The center is likely to be a boon for Etihad Airways, and some U.S. airlines have argued that a pre-clearance center at the desert outpost would give Etihad an unfair advantage over domestic carriers and other foreign airlines.

If established, U.S.-bound travelers from Africa, Asia and Eastern Europe will have a choice of connecting to Etihad in Abu Dhabi, where they can pre-clear customs checks; or connecting to a carrier at a different hub, which could result in significant delays at U.S. customs centers.

Ms. Napolitano has said the center’s success should be measured by how much it boosts airline traffic in Abu Dhabi, which has lagged Dubai as the commercial and trading hub for the seven emirates.

In December 2011, just days after signing a letter of intent with the UAE, she told an audience at the Council on Foreign Relations, “I think we’ll see travelers move to the pre-cleared routes. I think you’ll measure [success] by how travel routes adjust.”

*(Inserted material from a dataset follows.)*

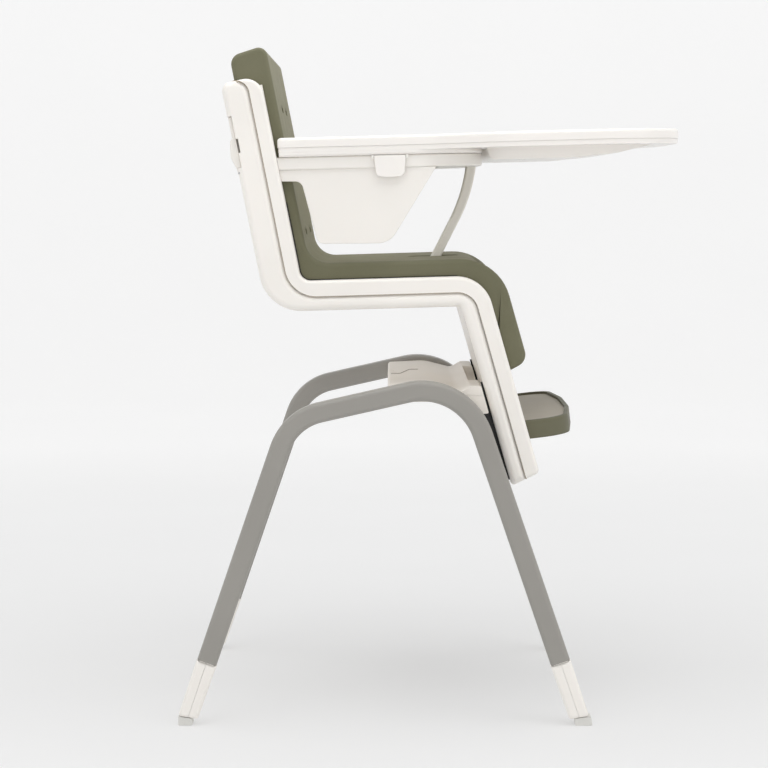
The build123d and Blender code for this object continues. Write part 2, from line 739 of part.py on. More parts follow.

Reps. Patrick Meehan, Pennsylvania Republican, and Peter A. DeFazio, Oregon Democrat, introduced a bill last month that would require Homeland Security to provide Congress with an economic impact assessment before opening another pre-clearance site.

Also in November, Rep. Sheila Jackson Lee, Texas Democrat, and Rep. Bennie G. Thompson, Mississippi Democrat, introduced a bill that would require a security assessment before pre-clearance operations can be expanded to more countries or airports and would preclude a foreign government or entity from paying for such operations, as is planned for Abu Dhabi.

In congressional testimony, CBP officials estimated the total annual cost of an Abu Dhabi pre-clearance center to be $5 million, but said the UAE airports authority would reimburse costs up to the legal limit, leaving CBP to pay less than $500,000 a year.

In April, Mr. Thompson, Mrs. Lee and 12 others wrote to Ms. Napolitano, expressing concern that the proposed center “sets a dangerous precedent of deploying customs resources based on the availability of third-party financing — not national security, common sense, or the needs of traveling taxpayers.”

The letter raised numerous questions regarding security risks and benefits and the extent of CBP’s involvement in the negotiations. Many of those questions remain unanswered, said congressional sources who reviewed Homeland Security responses restricted from public release.

Some analysts have defended the proposal.

Jayson Ahern, a principal of Beltway security consultants the Chertoff Group and a 33-year veteran of the CBP and the U.S. Customs Service, said foreign terrorists continue to be fascinated with aviation as a target.

He characterized a pre-clearance center in Abu Dhabi, staffed by armed CBP agents with “full law enforcement authority” and reimbursed by the UAE up to 85 percent of its cost, as a great deal.